BUENOS AIRES es un suburbio de la ciudad de México, y viceversa. Lo mismo para Santiago, La Paz o San José. Somos una civilización y no me había enterado.
Por Álvaro Enrigue, diciembre de 2021 en LA TRASATLÁNTICA
Yo adelanté el viaje, así que cuando llegó mi hijo me encontró aclimatado al vértigo del hemisferio sur, al terror a tropezarse, caerse para arriba y seguirse. Fuimos a comer milanesas a la cooperativa de un club de fútbol, por supuesto. Luego dimos un paseo errático de vuelta a la casa que nos prestó el pintor Juan José Cambre en Palermo -los viajeros cursis siempre derivamos hacia Palermo porque era el barrio de Borges, el cardenal de la afectación latinoamericana-.
Mi hijo agobiado por sus 16 años, por la noche de perros en el avión, por el verano de plomo a fines de diciembre, pero sobre todo, por la idea de una ciudad tan señora de sí misma tan en casa de la chingada, dijo -ya teóricamente porteño-: «Postulo que Buenos Aires no existe».Hay algo de certero en su escándalo. Algo que expresa la inmensidad de eso que José Martí, otro santo de la cursilería regional, llamó «nuestra América». Si uno se monta en un coche y conduce en Europa las nueve horas que separan a la ciudad de México de Buenos Aires por avión, ya se habla otra lengua.
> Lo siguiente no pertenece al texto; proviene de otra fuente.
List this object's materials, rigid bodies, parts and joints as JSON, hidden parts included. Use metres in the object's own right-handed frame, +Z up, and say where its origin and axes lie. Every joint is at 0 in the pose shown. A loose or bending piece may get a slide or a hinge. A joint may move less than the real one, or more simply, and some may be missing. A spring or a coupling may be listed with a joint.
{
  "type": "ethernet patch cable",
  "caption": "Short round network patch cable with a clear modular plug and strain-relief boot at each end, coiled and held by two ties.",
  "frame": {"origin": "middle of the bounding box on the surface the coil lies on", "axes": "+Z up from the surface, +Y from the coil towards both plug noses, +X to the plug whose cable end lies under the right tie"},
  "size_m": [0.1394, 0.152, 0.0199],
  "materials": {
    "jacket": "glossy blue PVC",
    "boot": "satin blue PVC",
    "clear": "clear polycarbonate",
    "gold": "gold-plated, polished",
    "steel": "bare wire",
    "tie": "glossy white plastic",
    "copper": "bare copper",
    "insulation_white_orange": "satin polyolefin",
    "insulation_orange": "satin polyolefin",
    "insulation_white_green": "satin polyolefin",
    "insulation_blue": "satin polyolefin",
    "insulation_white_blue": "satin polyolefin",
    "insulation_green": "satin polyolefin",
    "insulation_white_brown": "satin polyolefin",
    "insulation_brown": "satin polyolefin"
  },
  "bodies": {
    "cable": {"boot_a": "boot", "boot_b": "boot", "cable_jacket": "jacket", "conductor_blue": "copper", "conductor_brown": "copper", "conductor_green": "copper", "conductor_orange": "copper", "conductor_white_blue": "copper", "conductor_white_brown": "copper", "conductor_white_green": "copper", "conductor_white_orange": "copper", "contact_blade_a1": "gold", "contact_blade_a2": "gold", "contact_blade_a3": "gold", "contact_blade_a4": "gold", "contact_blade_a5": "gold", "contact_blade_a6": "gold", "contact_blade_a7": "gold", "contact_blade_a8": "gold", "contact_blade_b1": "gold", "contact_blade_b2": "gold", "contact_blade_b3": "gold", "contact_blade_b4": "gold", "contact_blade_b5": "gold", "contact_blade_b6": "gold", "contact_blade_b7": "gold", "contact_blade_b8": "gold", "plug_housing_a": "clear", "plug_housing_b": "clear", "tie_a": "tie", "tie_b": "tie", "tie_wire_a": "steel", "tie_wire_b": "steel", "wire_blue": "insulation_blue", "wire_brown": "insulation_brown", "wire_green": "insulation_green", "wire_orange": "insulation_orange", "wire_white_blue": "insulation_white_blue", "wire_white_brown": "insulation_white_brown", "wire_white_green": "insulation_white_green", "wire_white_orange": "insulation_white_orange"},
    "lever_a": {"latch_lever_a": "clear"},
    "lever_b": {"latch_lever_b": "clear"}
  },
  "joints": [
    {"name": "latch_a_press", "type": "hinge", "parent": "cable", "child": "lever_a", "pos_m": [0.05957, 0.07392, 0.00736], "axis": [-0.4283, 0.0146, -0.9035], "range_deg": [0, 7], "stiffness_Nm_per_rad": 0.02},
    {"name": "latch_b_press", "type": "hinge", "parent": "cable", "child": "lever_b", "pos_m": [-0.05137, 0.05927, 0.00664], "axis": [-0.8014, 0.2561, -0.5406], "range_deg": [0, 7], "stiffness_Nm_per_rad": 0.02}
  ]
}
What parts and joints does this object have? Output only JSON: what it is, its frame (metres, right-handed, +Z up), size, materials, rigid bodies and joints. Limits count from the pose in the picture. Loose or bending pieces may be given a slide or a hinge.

No se trata de producir el tañido idiota de la campana de la hispanidad. Nuestro monolingüismo ha costado demasiadas vidas, demasiadas formas de sabiduría y demasiados ecosistemas. Y el imperio era poroso y disparejo. La Nueva España -la joya de la corona-, era en 1809 todavía mayormente un país no-conquistado: la mitad de Yucatán, los llanos infinitos que se abren como un diamante pasando Durango y llegan hasta Colorado, estaban apenas salpicados de villas fortificadas. Hay que sumarle la dificultad del istmo centroamericano, las masas impenetrables de la Amazonía hispana, la deriva del Paraná, los Andes inimaginables. El imperio fue, sobre todo, una figura retórica.
El postulado «Buenos Aires no existe» -mi hijo no sabía que estaba citando al ingrato de Marcel Duchamp, que evitó aquí la conscripción en 1918 y dijo lo mismo pero con la leche podrida- revela su impaciencia ante la idea de un viaje circular. Buenos Aires es un suburbio de la ciudad de México, la ciudad de México es un suburbio de Buenos Aires. Y lo mismo para Santiago, La Paz o San José. No es meritorio, pero tampoco deja de imponer: Somos una civilización y no me había enterado.
Tampoco hay que hacerse ilusiones. ‘Latinoamérica’ es un término acuñado en París para justificar el imperialismo francés. No se generalizó hasta que el bloque de países al sur del río Bravo -el más cuantioso en votos durante la fundación de Naciones Unidas-, resultó útil para los intereses de Estados Unidos. Los mejores entre nosotros -Reyes, Henríquez Ureña, Mariátegui-, abominaron el término. De todos los exhaustivos análisis sobre el nombre de la región, el más penetrante es el de Mauricio Tenorio-Trillo en ‘Latin America: The Allure of an Idea’; propone que el peor de los infinitos problemas de América Latina es que se llame ‘América Latina’. Y tampoco es que nuestra civilización haya triunfado: lo que caracteriza a los latinoamericanos es que no quieren vivir en Latinoamérica -«los pliegues en la falda de estiércol», decía Lamborghini-. Pero ahí está y va a seguir.